Let’s visualize these model interpretability results

vi %>% 
  slice_max(Importance, n = 42) %>%
  mutate(Variable = fct_reorder(Variable, Importance)) %>%
  ggplot(mapping = aes(y = Variable, x = Importance)) +
  geom_point(size = 3, color = "dodgerblue") + 
  geom_segment(aes(y = Variable, yend = Variable, x = 0, xend = Importance), size = 2, color = "dodgerblue", alpha = 0.7 ) +
  ggtitle(paste("Variable Importance plot of top", round(nrow(vi)/2), "variables")) +
  theme(plot.title = element_text(hjust = 0.5))

# SHAP for xgboost
library(SHAPforxgboost)
# Prepare shap values for plotting. Requires a matrix
opinion_shap <- shap.prep(
  # Actual Boost engine
  xgb_model = xgb_wf %>% 
    extract_fit_engine(),
  # predictors used to calculate SHAP values
  X_train = boost_recipe %>% 
    prep() %>% bake(has_role("predictor"),
                 new_data = NULL,
                 composition = "matrix"),
  top_n = 8
  
)
shap.plot.summary(opinion_shap)

Final comments

From the VIP plot, we can observe which variables most/least influence the model performance.

The life expectancy of the country where an individual lives in has the most predictive value for this model. This alludes to if the living conditions that lead to higher life expectancies such as health, diet/nutrition, respondents are more likely to support climate action.

The proportion of renewable energy consumed by respondents was the second most predictive feature.
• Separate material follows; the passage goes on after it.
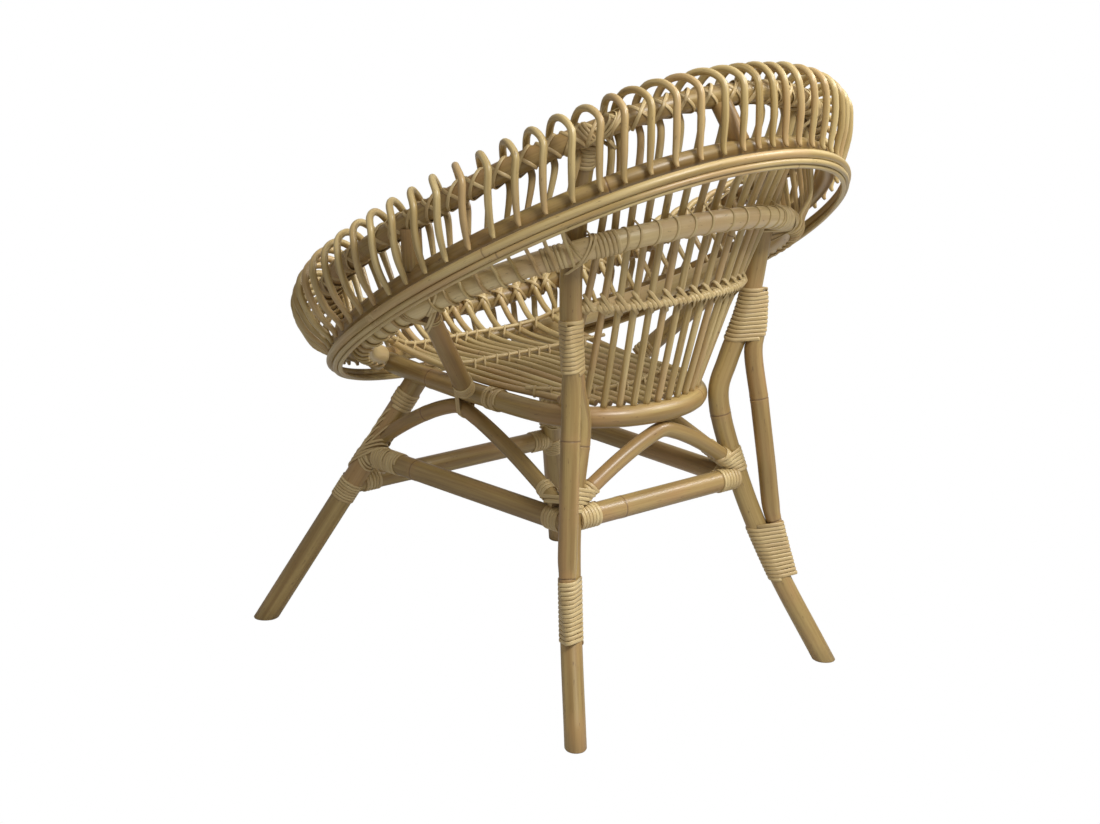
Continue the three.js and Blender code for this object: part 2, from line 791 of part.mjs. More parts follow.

Perhaps if people experience the viability of renewable energy sources and the positive effects on their cities etc, they are more likely to support climate action.

Other factors directly related to climate change are also considered important by the model in predicting opinion. As people observe effects of climate change, this would influence their thoughts.

Higher education of literacy and certain age groups are important for the model.

Next steps

Consider SHAP summary plot that combines feature importance and feature effects with features being ordered according to their importance.

Explore Local model explanations which provide information about a prediction for a single observation and how changing a feature can simulate change in opinion.